» **Written request**
Every record below should be printed exactly as given.
-- BEGIN Records for this task --
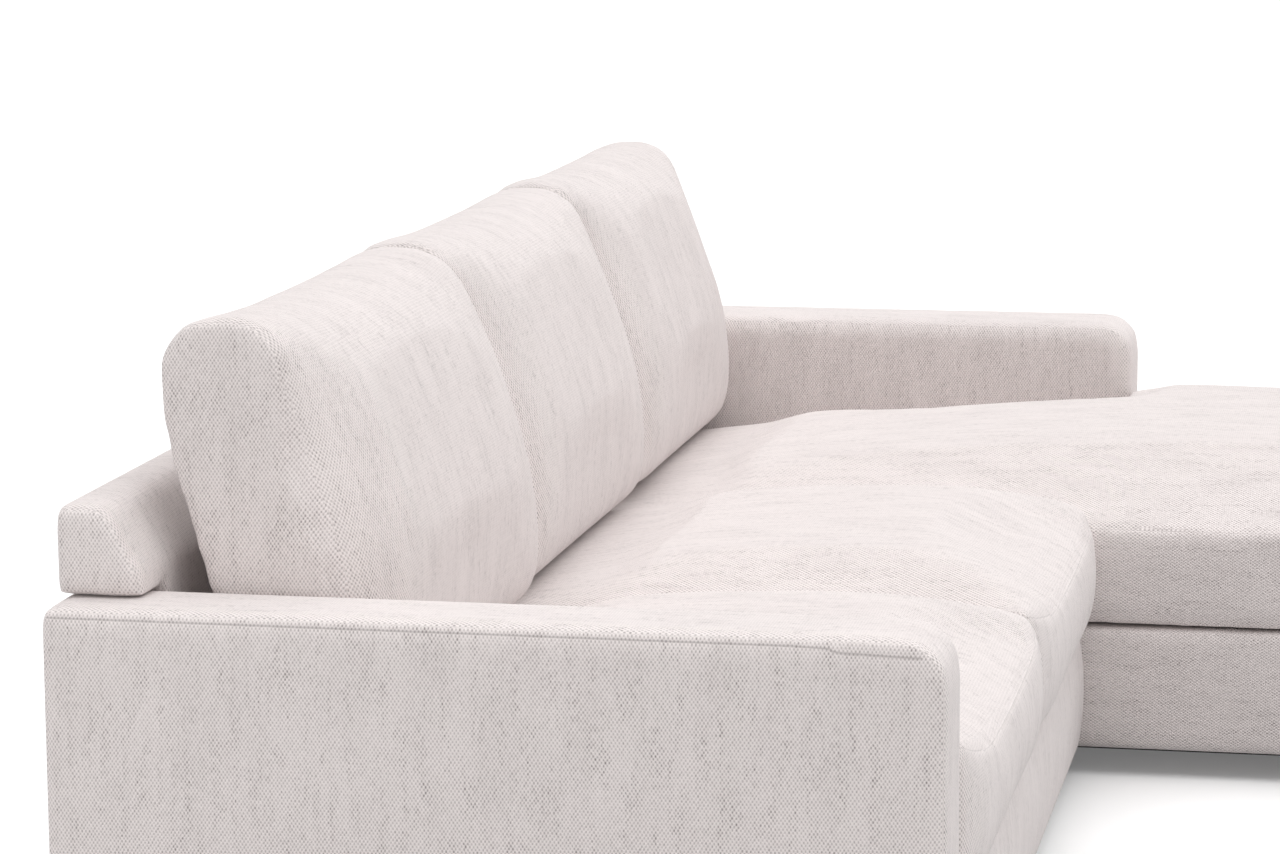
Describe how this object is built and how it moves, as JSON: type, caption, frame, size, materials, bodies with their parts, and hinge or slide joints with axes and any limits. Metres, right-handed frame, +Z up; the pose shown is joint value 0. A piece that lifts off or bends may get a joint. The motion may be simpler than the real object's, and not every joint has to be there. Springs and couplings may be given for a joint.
{
  "type": "sectional sofa",
  "caption": "Low upholstered corner sofa in two joined sections, with box arms, loose seat and back cushions and a chaise that runs forward past the arm.",
  "frame": {"origin": "middle of the bounding box in plan, on the floor", "axes": "+X along the back from the near arm to the chaise side, -Y the way the sitter faces, +Z up"},
  "size_m": [2.63, 1.662, 0.8704],
  "materials": {
    "upholstery": "chunky flecked weave, off-white",
    "foam": "open-cell foam",
    "filling": "fibre filling",
    "wadding": "felt pad",
    "dust_cloth": "black non-woven cloth",
    "timber": "planed softwood",
    "board": "plywood",
    "spring_wire": "drawn wire",
    "plate_steel": "zinc plated",
    "foot_plastic": "matte black"
  },
  "bodies": {
    "frame": {"near_arm_cover": "upholstery", "near_arm_outer_panel": "board", "near_arm_inner_panel": "board", "near_arm_front_post": "timber", "near_arm_rear_post": "timber", "near_arm_top_rail": "timber", "far_arm_cover": "upholstery", "far_arm_outer_panel": "board", "far_arm_inner_panel": "board", "far_arm_front_post": "timber", "far_arm_rear_post": "timber", "far_arm_top_rail": "timber", "seat_back_cover": "upholstery", "seat_back_near_post": "timber", "seat_back_centre_post": "timber", "seat_back_far_post": "timber", "seat_back_top_rail": "timber", "seat_back_panel": "board", "chaise_back_cover": "upholstery", "chaise_back_inner_post": "timber", "chaise_back_outer_post": "timber", "chaise_back_top_rail": "timber", "chaise_back_panel": "board", "seat_base_cover": "upholstery", "seat_base_front_rail": "timber", "seat_base_rear_rail": "timber", "seat_base_near_rail": "timber", "seat_base_far_rail": "timber", "seat_base_centre_beam": "timber", "chaise_base_cover": "upholstery", "chaise_base_front_rail": "timber", "chaise_base_rear_rail": "timber", "chaise_base_inner_rail": "timber", "chaise_base_outer_rail": "timber", "chaise_base_arm_rail": "timber", "chaise_base_cross_beam": "timber", "seat_springs": "spring_wire", "seat_deck_pad": "wadding", "seat_dust_cover": "dust_cloth", "seat_feet": "foot_plastic", "chaise_springs": "spring_wire", "chaise_deck_pad": "wadding", "chaise_dust_cover": "dust_cloth", "chaise_feet": "foot_plastic", "front_joining_plate": "plate_steel", "rear_joining_plate": "plate_steel"},
    "near_seat_cushion": {"near_seat_cushion_cover": "upholstery", "near_seat_cushion_core": "foam"},
    "middle_seat_cushion": {"middle_seat_cushion_cover": "upholstery", "middle_seat_cushion_core": "foam"},
    "chaise_cushion": {"chaise_cushion_cover": "upholstery", "chaise_cushion_core": "foam"},
    "near_back_cushion": {"near_back_cushion_cover": "upholstery", "near_back_cushion_core": "filling"},
    "middle_back_cushion": {"middle_back_cushion_cover": "upholstery", "middle_back_cushion_core": "filling"},
    "far_back_cushion": {"far_back_cushion_cover": "upholstery", "far_back_cushion_core": "filling"}
  },
  "joints": [
    {"name": "near_seat_cushion_pull", "type": "slide", "parent": "frame", "child": "near_seat_cushion", "axis": [0, -1, 0], "range_m": [0, 0.45]},
    {"name": "middle_seat_cushion_pull", "type": "slide", "parent": "frame", "child": "middle_seat_cushion", "axis": [0, -1, 0], "range_m": [0, 0.45]},
    {"name": "chaise_cushion_pull", "type": "slide", "parent": "frame", "child": "chaise_cushion", "axis": [0, -1, 0], "range_m": [0, 0.45]},
    {"name": "near_back_cushion_lift", "type": "slide", "parent": "frame", "child": "near_back_cushion", "axis": [0, 0, 1], "range_m": [0, 0.45]},
    {"name": "middle_back_cushion_lift", "type": "slide", "parent": "frame", "child": "middle_back_cushion", "axis": [0, 0, 1], "range_m": [0, 0.45]},
    {"name": "far_back_cushion_lift", "type": "slide", "parent": "frame", "child": "far_back_cushion", "axis": [0, 0, 1], "range_m": [0, 0.45]}
  ]
}
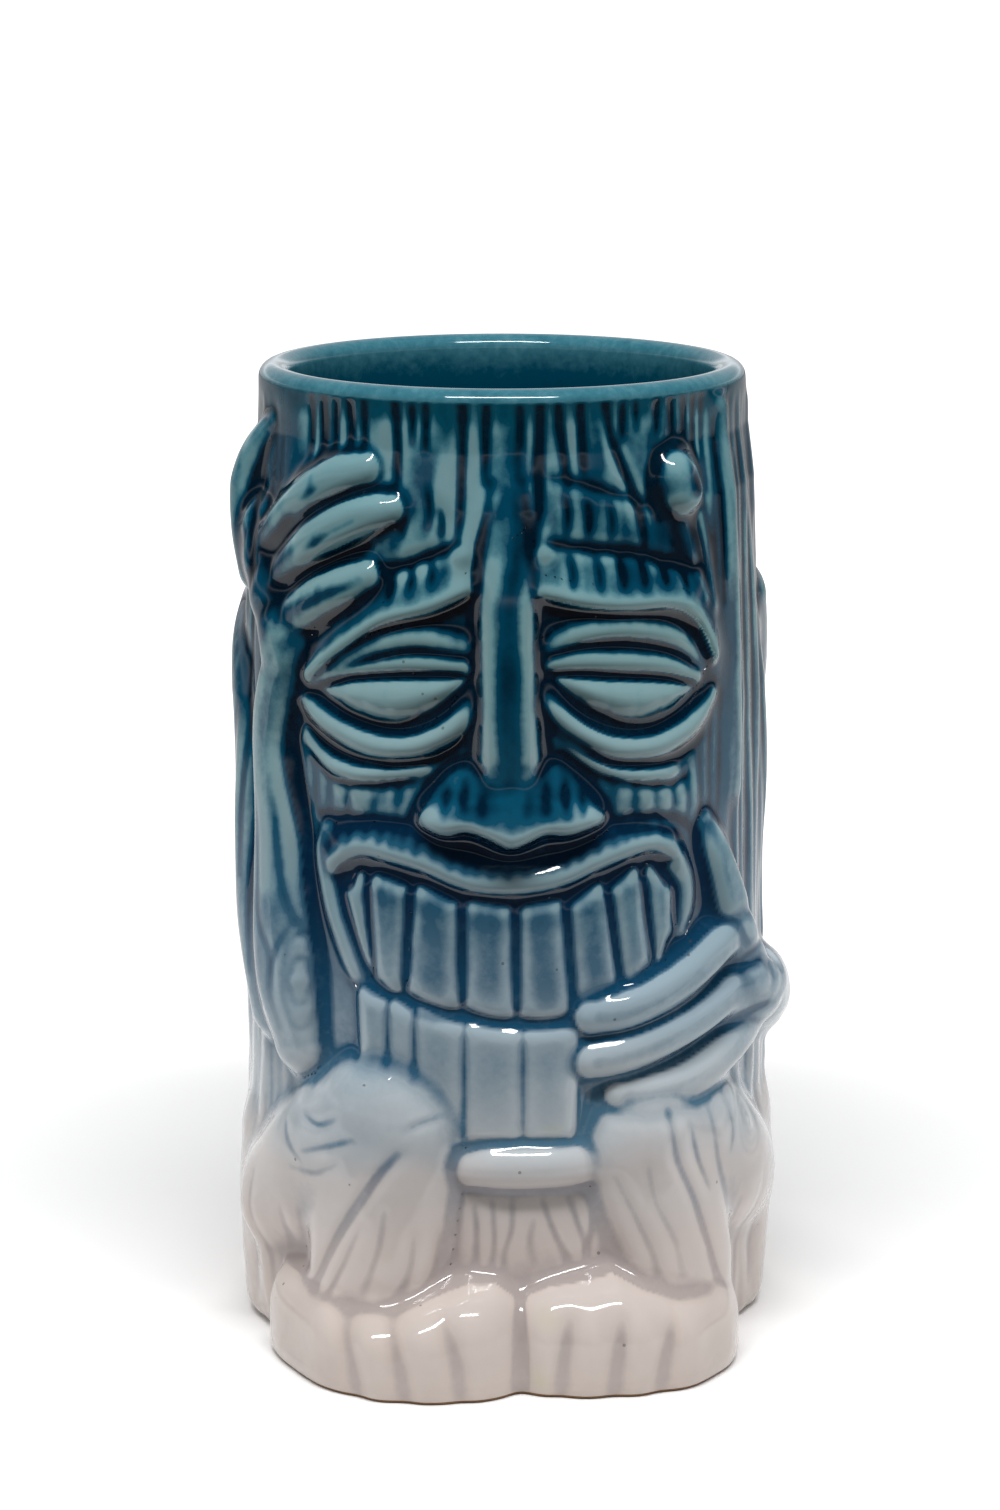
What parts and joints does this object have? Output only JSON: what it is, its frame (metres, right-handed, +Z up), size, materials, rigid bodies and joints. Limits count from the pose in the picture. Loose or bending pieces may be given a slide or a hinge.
-- END Records for this task --
» **The completed task**
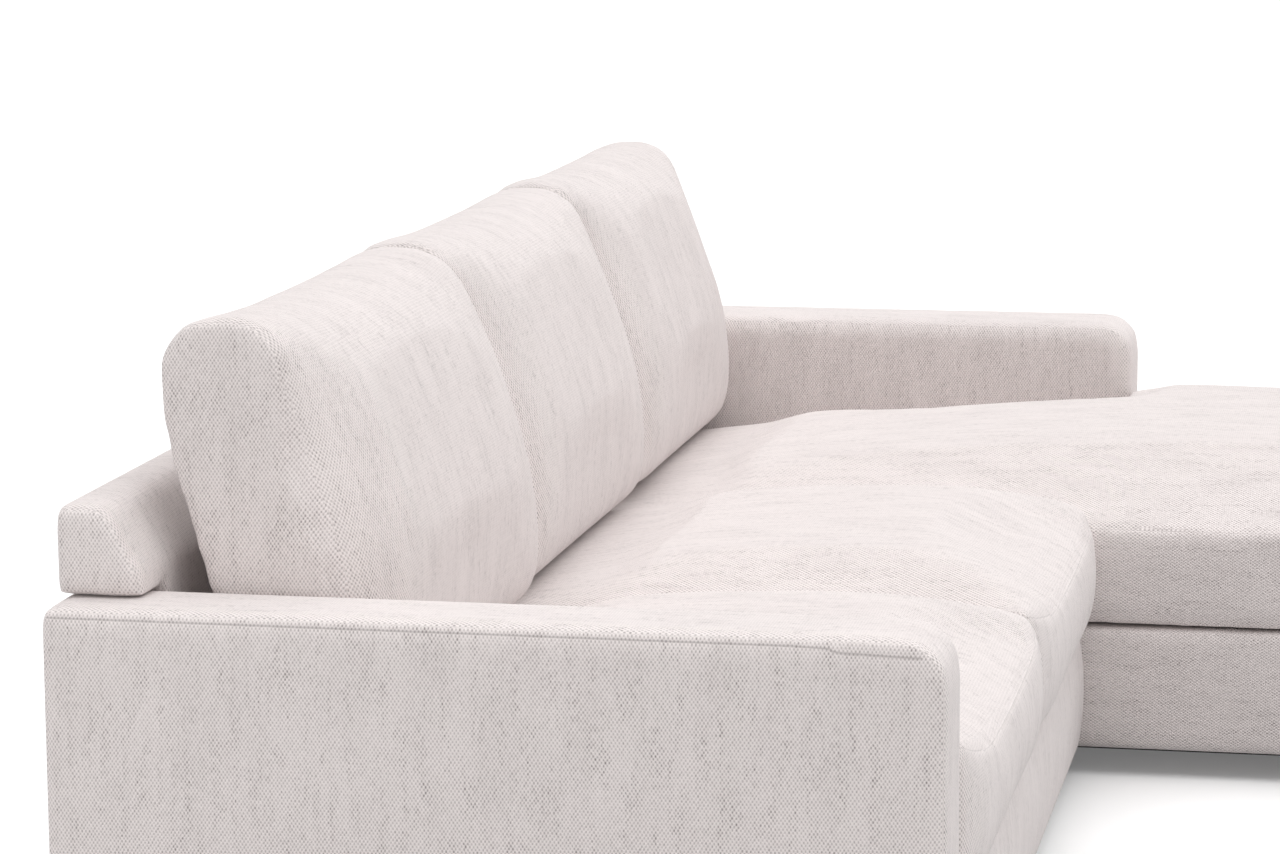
Describe how this object is built and how it moves, as JSON: type, caption, frame, size, materials, bodies with their parts, and hinge or slide joints with axes and any limits. Metres, right-handed frame, +Z up; the pose shown is joint value 0. A piece that lifts off or bends may get a joint. The motion may be simpler than the real object's, and not every joint has to be there. Springs and couplings may be given for a joint.
{
  "type": "sectional sofa",
  "caption": "Low upholstered corner sofa in two joined sections, with box arms, loose seat and back cushions and a chaise that runs forward past the arm.",
  "frame": {"origin": "middle of the bounding box in plan, on the floor", "axes": "+X along the back from the near arm to the chaise side, -Y the way the sitter faces, +Z up"},
  "size_m": [2.63, 1.662, 0.8704],
  "materials": {
    "upholstery": "chunky flecked weave, off-white",
    "foam": "open-cell foam",
    "filling": "fibre filling",
    "wadding": "felt pad",
    "dust_cloth": "black non-woven cloth",
    "timber": "planed softwood",
    "board": "plywood",
    "spring_wire": "drawn wire",
    "plate_steel": "zinc plated",
    "foot_plastic": "matte black"
  },
  "bodies": {
    "frame": {"near_arm_cover": "upholstery", "near_arm_outer_panel": "board", "near_arm_inner_panel": "board", "near_arm_front_post": "timber", "near_arm_rear_post": "timber", "near_arm_top_rail": "timber", "far_arm_cover": "upholstery", "far_arm_outer_panel": "board", "far_arm_inner_panel": "board", "far_arm_front_post": "timber", "far_arm_rear_post": "timber", "far_arm_top_rail": "timber", "seat_back_cover": "upholstery", "seat_back_near_post": "timber", "seat_back_centre_post": "timber", "seat_back_far_post": "timber", "seat_back_top_rail": "timber", "seat_back_panel": "board", "chaise_back_cover": "upholstery", "chaise_back_inner_post": "timber", "chaise_back_outer_post": "timber", "chaise_back_top_rail": "timber", "chaise_back_panel": "board", "seat_base_cover": "upholstery", "seat_base_front_rail": "timber", "seat_base_rear_rail": "timber", "seat_base_near_rail": "timber", "seat_base_far_rail": "timber", "seat_base_centre_beam": "timber", "chaise_base_cover": "upholstery", "chaise_base_front_rail": "timber", "chaise_base_rear_rail": "timber", "chaise_base_inner_rail": "timber", "chaise_base_outer_rail": "timber", "chaise_base_arm_rail": "timber", "chaise_base_cross_beam": "timber", "seat_springs": "spring_wire", "seat_deck_pad": "wadding", "seat_dust_cover": "dust_cloth", "seat_feet": "foot_plastic", "chaise_springs": "spring_wire", "chaise_deck_pad": "wadding", "chaise_dust_cover": "dust_cloth", "chaise_feet": "foot_plastic", "front_joining_plate": "plate_steel", "rear_joining_plate": "plate_steel"},
    "near_seat_cushion": {"near_seat_cushion_cover": "upholstery", "near_seat_cushion_core": "foam"},
    "middle_seat_cushion": {"middle_seat_cushion_cover": "upholstery", "middle_seat_cushion_core": "foam"},
    "chaise_cushion": {"chaise_cushion_cover": "upholstery", "chaise_cushion_core": "foam"},
    "near_back_cushion": {"near_back_cushion_cover": "upholstery", "near_back_cushion_core": "filling"},
    "middle_back_cushion": {"middle_back_cushion_cover": "upholstery", "middle_back_cushion_core": "filling"},
    "far_back_cushion": {"far_back_cushion_cover": "upholstery", "far_back_cushion_core": "filling"}
  },
  "joints": [
    {"name": "near_seat_cushion_pull", "type": "slide", "parent": "frame", "child": "near_seat_cushion", "axis": [0, -1, 0], "range_m": [0, 0.45]},
    {"name": "middle_seat_cushion_pull", "type": "slide", "parent": "frame", "child": "middle_seat_cushion", "axis": [0, -1, 0], "range_m": [0, 0.45]},
    {"name": "chaise_cushion_pull", "type": "slide", "parent": "frame", "child": "chaise_cushion", "axis": [0, -1, 0], "range_m": [0, 0.45]},
    {"name": "near_back_cushion_lift", "type": "slide", "parent": "frame", "child": "near_back_cushion", "axis": [0, 0, 1], "range_m": [0, 0.45]},
    {"name": "middle_back_cushion_lift", "type": "slide", "parent": "frame", "child": "middle_back_cushion", "axis": [0, 0, 1], "range_m": [0, 0.45]},
    {"name": "far_back_cushion_lift", "type": "slide", "parent": "frame", "child": "far_back_cushion", "axis": [0, 0, 1], "range_m": [0, 0.45]}
  ]
}
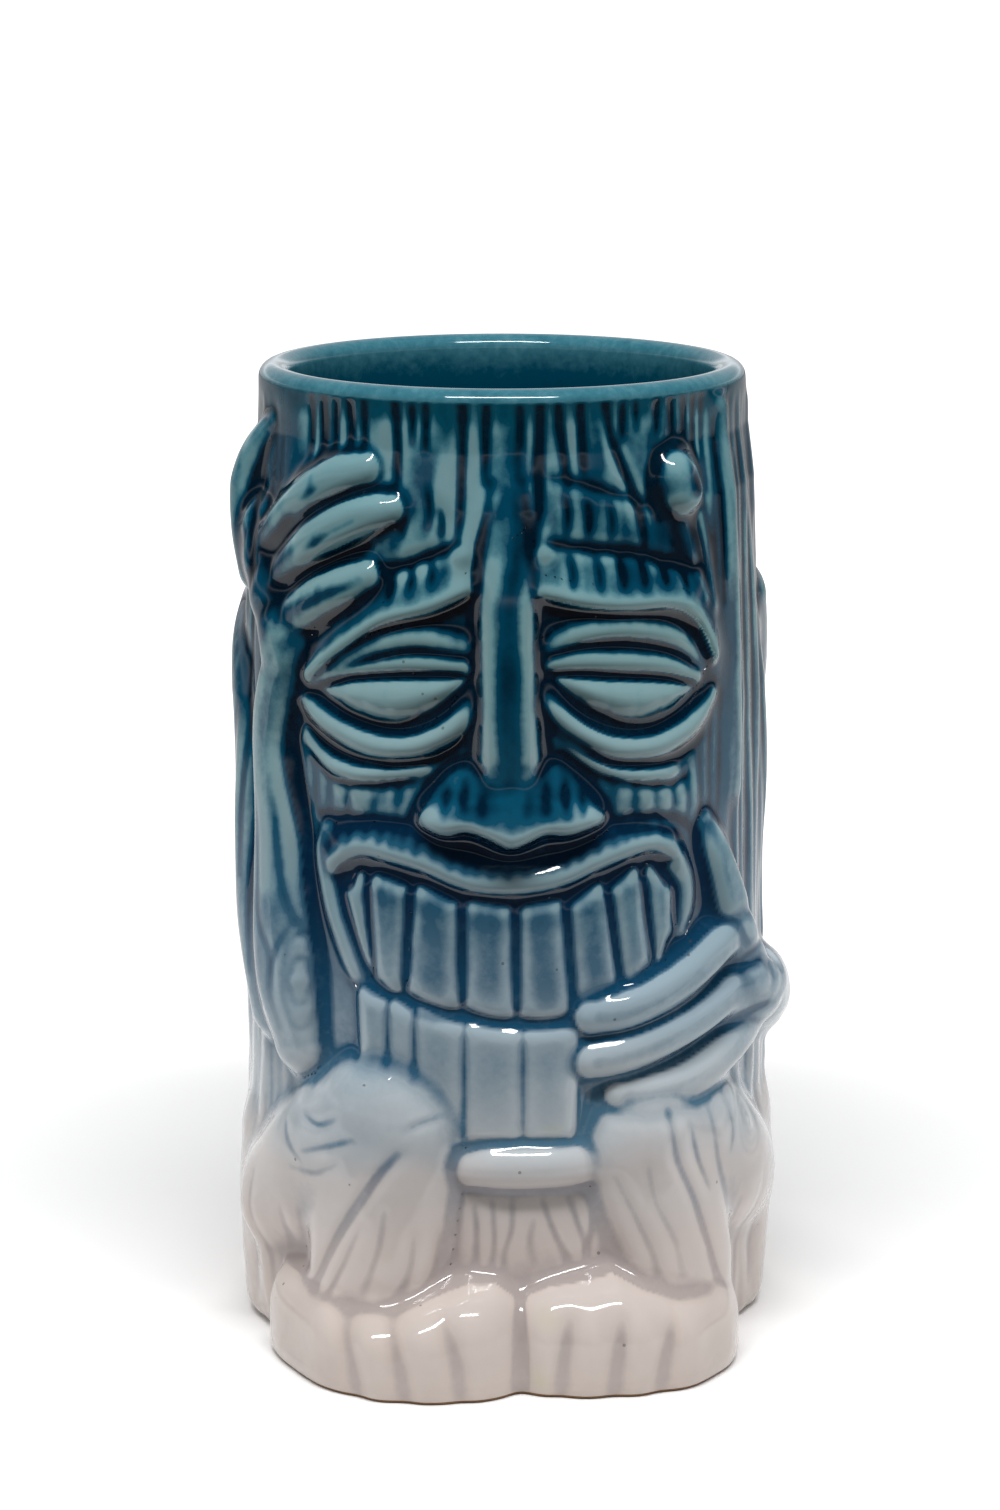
What parts and joints does this object have? Output only JSON: what it is, its frame (metres, right-handed, +Z up), size, materials, rigid bodies and joints. Limits count from the pose in the picture. Loose or bending pieces may be given a slide or a hinge.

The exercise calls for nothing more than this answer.